The foregoing highlights the fact that Scotland hosts virtually all of the UK’s expertise and preparation facilities for TCN analysis, and certainly all of Scotland’s analytical capability, presenting an unparalleled opportunity for Scottish archaeology.

It has been noted above that there are two principal routine uses of TCN analysis, namely, surface exposure dating and the determination of catchment-averaged rates of erosion. Surface exposure dating is widely used to provide ages of deglaciation for Scotland (e.g. Stroeven et al., 2010) and for the ages of particular landforms (e.g., Fabel et al. (2010) for the famous Parallel Roads of Glen Roy; Stone et al. (1996) for the raised rock platforms of Lismore). There is obvious potential here for dating the emergence of Scottish coastal landscapes from below sea-level for subsequent occupation. Unpublished TCN surface exposure dating of raised beaches on Jura, for example, confirms their Late Pleistocene emergence and the extreme rates of glacio-isostatic surface uplift immediately after deglaciation (Fabel et al., in prep), and many glacial landforms are amenable to the same type of analysis in an archaeological context.

TCNs can also be used to determine catchment-averaged rates of erosion, provided certain conditions can be met (Dunai 2010, 122). Thus, geoarchaeological investigations could in principle include determination of catchment-averaged erosion rates, but it must be remembered that the rates so determined integrate the erosion rate for the time period it takes the material to get from 2m depth in the regolith/soil to the ground surface, where it is detached. New work using nuclide pairs, one of which is in situ 14C, has the potential to quantify the timing and amount of at-a-point Holocene soil erosion (as opposed to the catchment-averaged rates provided by TCNs or, indeed, by sediment flux/mass balance studies). This new work utilises depth profiles of in situ 10Be and 14C in sediments/soils of known age and exploits the different production rates and half-lives of the two nuclides to the timing and amount of Holocene soil erosion (e.g., Fülöp et al. 2009, 2010b). At this stage, the work is laborious, expensive and developmental, but virtually all analytical geochronological techniques are thus as they are developed but ultimately become more affordable as they become more routine.

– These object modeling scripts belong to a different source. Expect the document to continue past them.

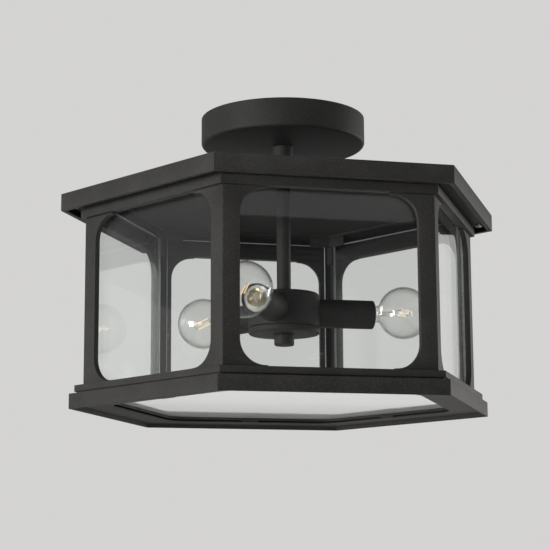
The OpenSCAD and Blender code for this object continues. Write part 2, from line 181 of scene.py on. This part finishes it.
def blackCoat(name, deep, worn):  # fine-textured black powder coat
    s = newMaterial(name)
    grain, peel = s.noise(coatSet["grain"], 2, 0.6), s.noise(coatSet["peel"], 1.5)
    cloud = s.noise(coatSet["cloud"], 4, 0.6)
    colour = s.mix((grain * 0.65 + cloud * 0.35).within(0.38, 0.66), deep, worn)
    facing = s.node("ShaderNodeTexCoord", output="Normal")
    upward = s.node("ShaderNodeSeparateXYZ", {}, {0: facing}, output=2)
    dusty = upward.within(0.75, 0.99) * cloud.within(0.35, 0.75) * coatSet["dustShare"]
    colour = s.mix(dusty, colour, coatSet["dust"])
    rough = (grain - 0.5) * 0.16 + (cloud - 0.5) * 0.14 + dusty * 0.3 + coatSet["roughness"]
    normal = s.bump(peel, *coatSet["peelBump"], s.bump(grain, *coatSet["grainBump"]))
    return s.finish(s.surface(Base_Color=colour, Roughness=rough, Normal=normal,
                              Specular_IOR_Level=coatSet["gloss"]))


metalSets = {
    "zinc": {"low": (0.42, 0.43, 0.43), "high": (0.62, 0.62, 0.60),
             "roughness": 0.36, "stretch": (1, 1, 0.12), "scale": 900},
    "green": {"low": (0.02, 0.11, 0.035), "high": (0.04, 0.19, 0.06),
              "roughness": 0.38, "stretch": (1, 1, 1), "scale": 700},
    "brass": {"low": (0.52, 0.34, 0.11), "high": (0.78, 0.56, 0.22),
              "roughness": 0.28, "stretch": (0.2, 1, 1), "scale": 900},
    "nickel": {"low": (0.46, 0.37, 0.24), "high": (0.80, 0.71, 0.54),
               "roughness": 0.24, "stretch": (1, 1, 1), "scale": 600},
    "lead": {"low": (0.10, 0.095, 0.09), "high": (0.22, 0.21, 0.20),
             "roughness": 0.35, "stretch": (1, 1, 1), "scale": 900},
}


def metal(name):  # plated or drawn metal with fine drawing marks and a little tarnish
    values = metalSets[name]
    s = newMaterial(name + "Metal")
    marks, tarnish = s.noise(values["scale"], 3, 0.6, values["stretch"]), s.noise(60, 4, 0.6)
    colour = s.mix((marks * 0.4 + tarnish * 0.6).within(0.3, 0.7), values["low"], values["high"])
    rough = (marks - 0.5) * 0.2 + (0.5 - tarnish) * 0.2 + values["roughness"]
    return s.finish(s.surface(Base_Color=colour, Roughness=rough, Metallic=1.0, Normal=s.bump(marks, 0.08, 0.0001)))


def ware(name, low, high, roughness):  # moulded or fired insulating ware
    s = newMaterial(name)
    speck, flow = s.noise(1100, 2), s.noise(90, 3)
    colour = s.mix((speck * 0.3 + flow * 0.7).within(0.3, 0.7), low, high)
    return s.finish(s.surface(Base_Color=colour, Roughness=(flow - 0.5) * 0.2 + roughness, Coat_Weight=0.2,
                              Normal=s.bump(speck, 0.06, 0.0001)))


glassSet = {
    "least": 0.042,  # mirror share when looked at squarely
    "most": 0.95,
    "tint": (0.985, 0.992, 0.988, 1),
    "mirror": (0.96, 0.97, 0.97),
    "haze": (0.55, 0.55, 0.53),
    "hazeShare": (0.006, 0.001),  # in the streaks, everywhere
    "milk": (0.92, 0.925, 0.915),
    "milkRoughness": 0.35,
}


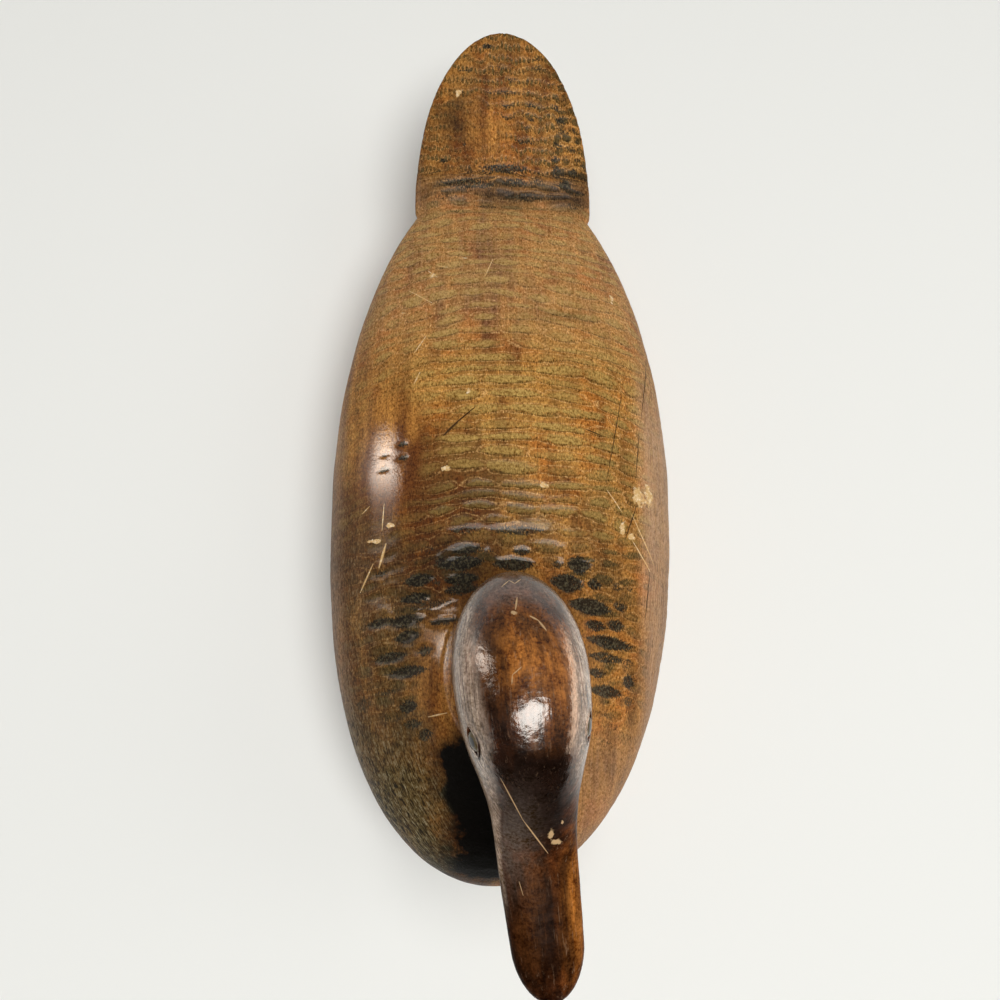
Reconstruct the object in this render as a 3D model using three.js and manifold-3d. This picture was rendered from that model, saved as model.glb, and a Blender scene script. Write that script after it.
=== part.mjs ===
// A working duck decoy carved from solid wood, at its real size, in millimetres.
// The body and paddle tail are one block with a flat underside. The head, neck and bill are a
// second block that sits on a raised, flattened neck seat, and two glass eyes are let into it.
// +Z is up, the bill points to -Y and the tail to +Y. The origin is on the surface that the
// decoy stands on, midway between the tip of the bill and the tip of the tail.

import * as THREE from 'three';
import { mergeVertices } from 'three/addons/utils/BufferGeometryUtils.js';
import Module from 'manifold-3d';

const wasm = await Module();
wasm.setup();

// Driving dimensions
const length = 380; // tip of the bill to tip of the tail
const bodyWidth = 144.6;
const seatHeight = 87; // the flat that the neck stands on
const fitGap = 0.3; // between pieces that touch

// Body: places along Y
const tailTip = length / 2;
const breast = -166;
const widest = -9;
const stern = 136; // where the body's own outline would close, inside the tail
const rumpEnd = 128; // where its back would reach the widest line
const bow = { deep: 2.3, over: 170, y: 20 }; // the block bends very slightly, bulging to +X at y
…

It is worth recalling here that the application of all geochronological techniques is never fully routine, though some are more widely understood than others and their assumptions (and the associated potential pitfalls) are part of the ‘working toolkit’ of many archaeologists. TCN analysis is still overall in a developmental phase, although it is reasonable to state that its application is becoming more routine. The assumptions and necessary ‘pre-requisites’ for the technique are probably less likely to be routinely well understood by archaeologists. For that reason, it is essential that anyone seeking to employ TCN analysis link up with a practising TCN analyst (or, at least, an experienced user). The wealth of capability and experience in Scotland where by far and away the bulk of UK expertise in TCN analysis resides should make that relatively easy for anyone interested in TCN analysis.

[Note 1] Note that consideration here is of in situ 14C that is formed in the crystal lattice of quartz by spallation of oxygen by secondary cosmic radiation, and not the 14C that is formed in the upper atmosphere by spallation of nitrogen. The 14C formed by spallation of N is oxidised to CO2 that is taken up in photosynthesis and forms the basis of ‘conventional’ radiocarbon dating. That 14C can be thought of as ‘meteoric’ 14C (formed in the atmosphere) and there is likewise meteoric 10Be that was used in the 1980s and 1990s but fell into disuse once the theory and practice of in situ 10Be had been formulated by Lal (1988). The use of meteoric 10Be is currently being revived for landscape evolution studies (Graley et al. 2010; Willenbring and von Blanckenburg 2010).